Clôture de l'amour
A proposito di questo spettacolo
Clôture de l’amour è chiaramente la fine di una storia. Racconta la separazione di una coppia che cerca di mettere fine alla propria storia. Sono mossi dalla rabbia e dalla necessità urgente di dividersi. Ma Clôture de l’amour può anche essere un inizio, perché clôture, che in italiano non si può tradurre esaustivamente con chiusura, significa anche racchiudere, e lo spettacolo racchiude qui lo spazio dedicato all’anima, lo spazio che definisce l’individuo come un territorio in carne ed ossa da difendere.
Anna e Luca, i due personaggi che si affrontano sul confine del palcoscenico, si fronteggiano con un linguaggio essenzialmente organico e persino coreografico, costruendo con le parole una barriera di filo spinato che li divide e ripetendo in continuazione in modo ossessivo espressioni che sembrano vorticare nei loro corpi.
Due soliloqui che non possono interrompersi a vicenda, due flussi verbali separati che non si fermerebbero se non fosse per l’irruzione improvvisa di un gruppo bambini in scena. «Se dovessi andare più a fondo in quello che sento, lo descriverei come un testo di danza» dice Pascal Rambert.

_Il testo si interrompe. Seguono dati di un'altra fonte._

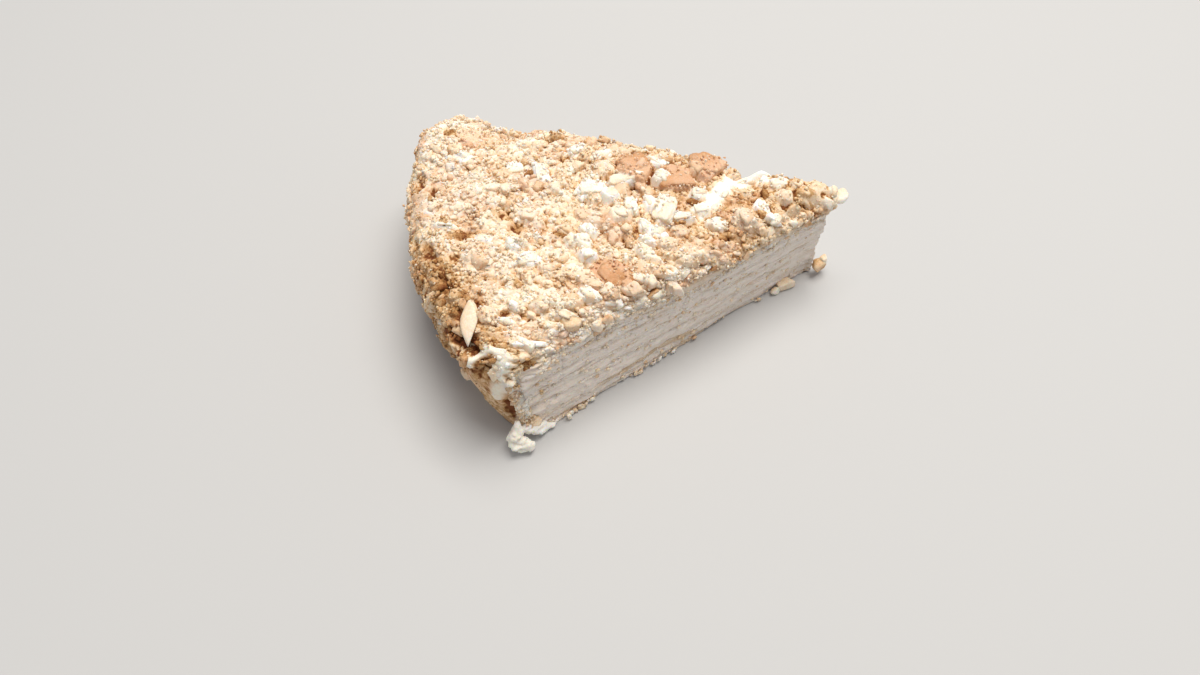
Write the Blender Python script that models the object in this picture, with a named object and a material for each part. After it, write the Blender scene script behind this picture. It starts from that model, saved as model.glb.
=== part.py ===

Una danza mentale in un certo senso che porta alla luce il movimento invisibile dell’anima e dei nervi in palcoscenico. Si potrebbe dire che i corpi non si muovono, eppure si lascia il teatro con la sensazione che è questo che hanno fatto per tutto il tempo: muoversi e combattere una battaglia interiore ma una battaglia rivelata allo spettatore dalla propria abilità di proiezione – un’abilità quasi olografica, l’abilità di costruire il movimento dal discorso, sì, puro linguaggio, come se la scena non avesse altro scopo che questa virtualità e non avesse altra sostanza se non quella che noi ci mettiamo.